====== SUPPLIED MATERIAL ======

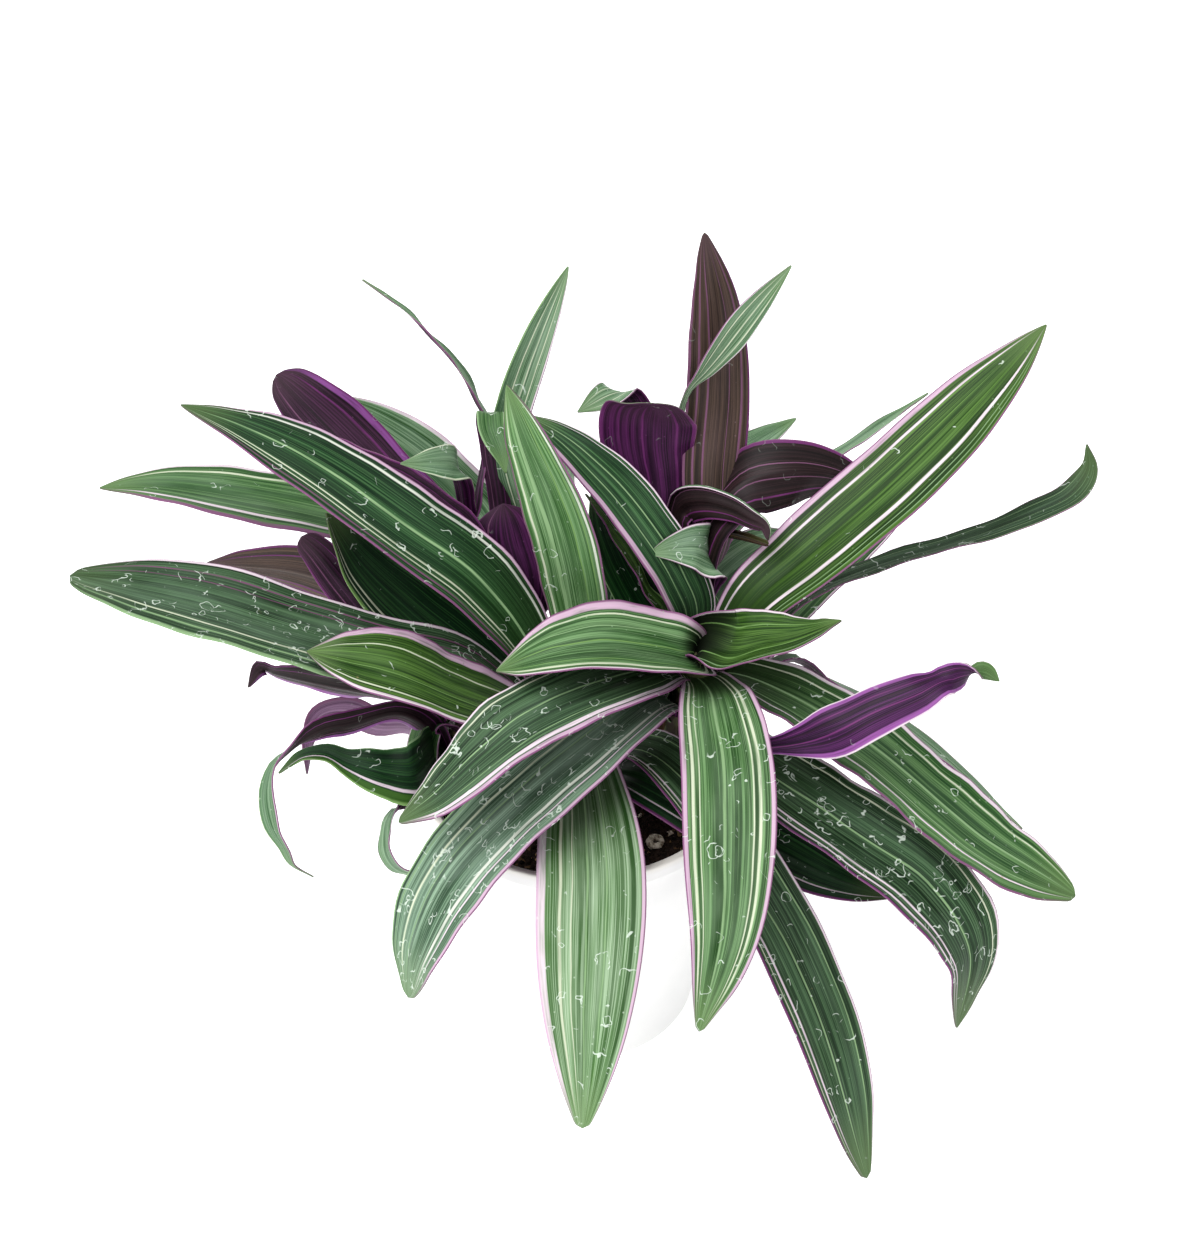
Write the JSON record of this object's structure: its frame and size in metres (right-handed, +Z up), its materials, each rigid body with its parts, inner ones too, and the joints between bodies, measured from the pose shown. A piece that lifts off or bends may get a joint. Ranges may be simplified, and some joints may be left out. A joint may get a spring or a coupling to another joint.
{
  "type": "potted tradescantia plant",
  "caption": "Potted plant with arching strap-shaped striped leaves from clustered short stems, standing in soil in a plain tapered round pot.",
  "frame": {"origin": "centre of the pot's base, on the surface it stands on", "axes": "+Z up along the pot's axis, -Y towards the side that the picture shows"},
  "size_m": [0.366, 0.3331, 0.2982],
  "materials": {
    "pot": "plain white, softly glossy",
    "soil": "dark crumbly potting soil with pale grains",
    "stem": "green fleshy stem with young rolled leaves",
    "leaf": "waxy striped leaf, green and cream above, purple below"
  },
  "bodies": {
    "root": {"pot": "pot", "soil": "soil", "stem_a": "stem", "stem_b": "stem", "stem_c": "stem", "stem_d": "stem", "stem_e": "stem", "leaf_a01": "leaf", "leaf_a02": "leaf", "leaf_a03": "leaf", "leaf_a04": "leaf", "leaf_a05": "leaf", "leaf_a06": "leaf", "leaf_a07": "leaf", "leaf_a08": "leaf", "leaf_a09": "leaf", "leaf_a10": "leaf", "leaf_a12": "leaf", "leaf_a13": "leaf", "leaf_b01": "leaf", "leaf_b02": "leaf", "leaf_b03": "leaf", "leaf_b04": "leaf", "leaf_b05": "leaf", "leaf_b06": "leaf", "leaf_b07": "leaf", "leaf_b08": "leaf", "leaf_b09": "leaf", "leaf_c01": "leaf", "leaf_c07": "leaf", "leaf_c08": "leaf", "leaf_c09": "leaf", "leaf_d01": "leaf", "leaf_d02": "leaf", "leaf_d03": "leaf", "leaf_d04": "leaf", "leaf_d05": "leaf", "leaf_d08": "leaf", "leaf_e01": "leaf", "leaf_e02": "leaf", "leaf_e03": "leaf", "leaf_e04": "leaf", "leaf_d10": "leaf", "leaf_d11": "leaf", "leaf_a14": "leaf", "leaf_a15": "leaf", "leaf_c10": "leaf", "leaf_d12": "leaf", "leaf_d13": "leaf"}
  },
  "joints": []
}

======

* WHAT YOU SHOULD DO
Word for word, quote all of the data above.

* SOLUTION FOR THIS TASK
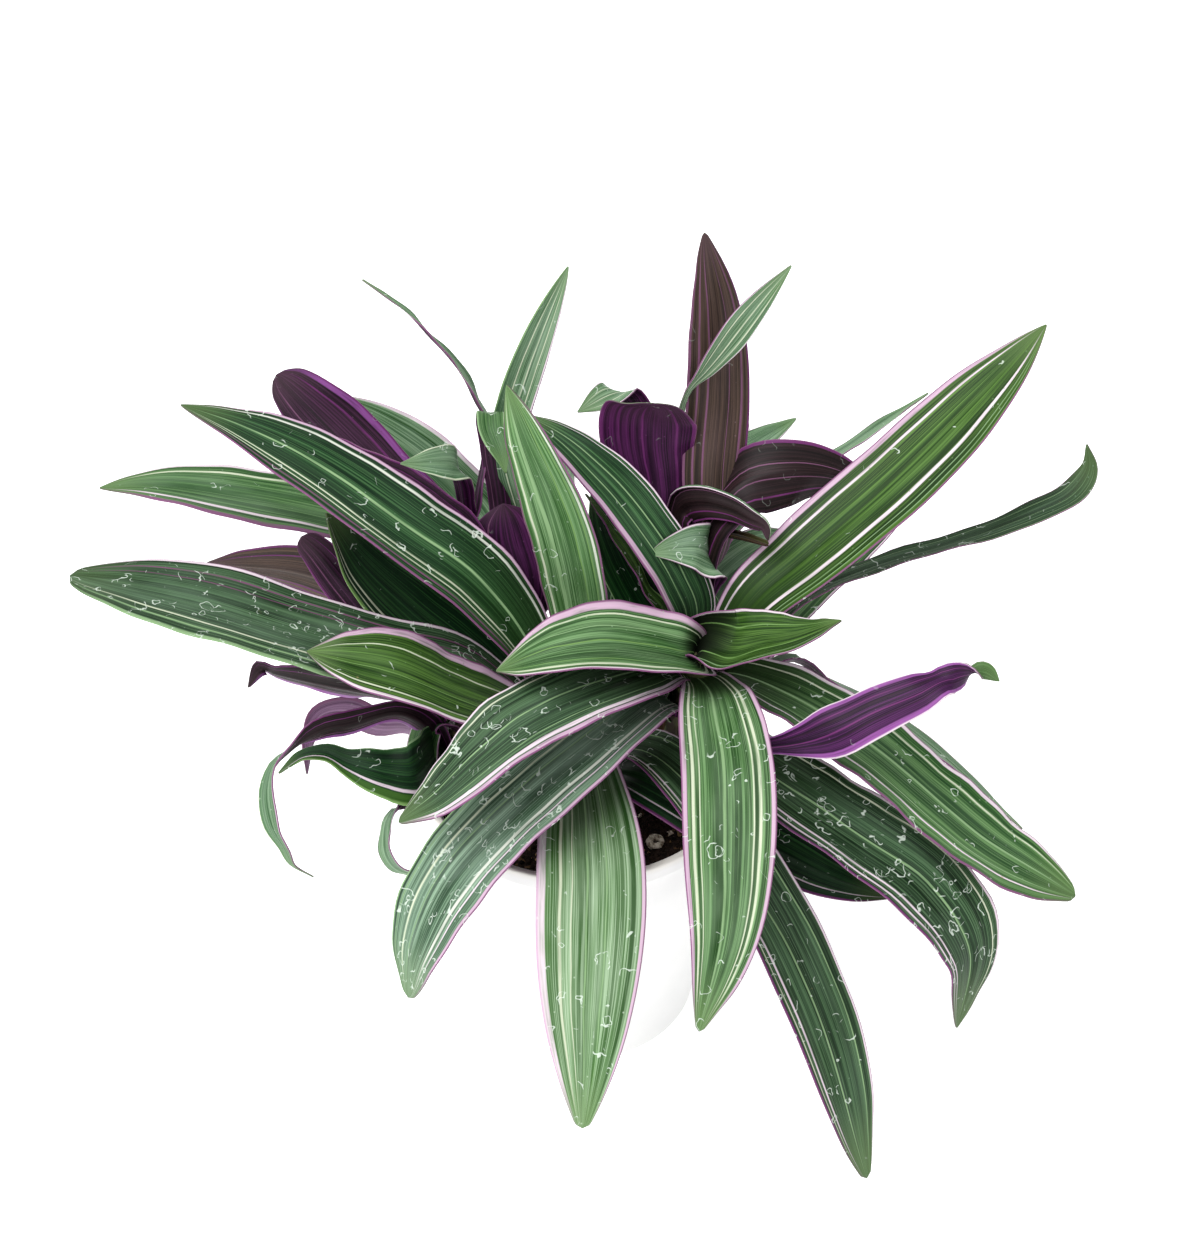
Write the JSON record of this object's structure: its frame and size in metres (right-handed, +Z up), its materials, each rigid body with its parts, inner ones too, and the joints between bodies, measured from the pose shown. A piece that lifts off or bends may get a joint. Ranges may be simplified, and some joints may be left out. A joint may get a spring or a coupling to another joint.
{
  "type": "potted tradescantia plant",
  "caption": "Potted plant with arching strap-shaped striped leaves from clustered short stems, standing in soil in a plain tapered round pot.",
  "frame": {"origin": "centre of the pot's base, on the surface it stands on", "axes": "+Z up along the pot's axis, -Y towards the side that the picture shows"},
  "size_m": [0.366, 0.3331, 0.2982],
  "materials": {
    "pot": "plain white, softly glossy",
    "soil": "dark crumbly potting soil with pale grains",
    "stem": "green fleshy stem with young rolled leaves",
    "leaf": "waxy striped leaf, green and cream above, purple below"
  },
  "bodies": {
    "root": {"pot": "pot", "soil": "soil", "stem_a": "stem", "stem_b": "stem", "stem_c": "stem", "stem_d": "stem", "stem_e": "stem", "leaf_a01": "leaf", "leaf_a02": "leaf", "leaf_a03": "leaf", "leaf_a04": "leaf", "leaf_a05": "leaf", "leaf_a06": "leaf", "leaf_a07": "leaf", "leaf_a08": "leaf", "leaf_a09": "leaf", "leaf_a10": "leaf", "leaf_a12": "leaf", "leaf_a13": "leaf", "leaf_b01": "leaf", "leaf_b02": "leaf", "leaf_b03": "leaf", "leaf_b04": "leaf", "leaf_b05": "leaf", "leaf_b06": "leaf", "leaf_b07": "leaf", "leaf_b08": "leaf", "leaf_b09": "leaf", "leaf_c01": "leaf", "leaf_c07": "leaf", "leaf_c08": "leaf", "leaf_c09": "leaf", "leaf_d01": "leaf", "leaf_d02": "leaf", "leaf_d03": "leaf", "leaf_d04": "leaf", "leaf_d05": "leaf", "leaf_d08": "leaf", "leaf_e01": "leaf", "leaf_e02": "leaf", "leaf_e03": "leaf", "leaf_e04": "leaf", "leaf_d10": "leaf", "leaf_d11": "leaf", "leaf_a14": "leaf", "leaf_a15": "leaf", "leaf_c10": "leaf", "leaf_d12": "leaf", "leaf_d13": "leaf"}
  },
  "joints": []
}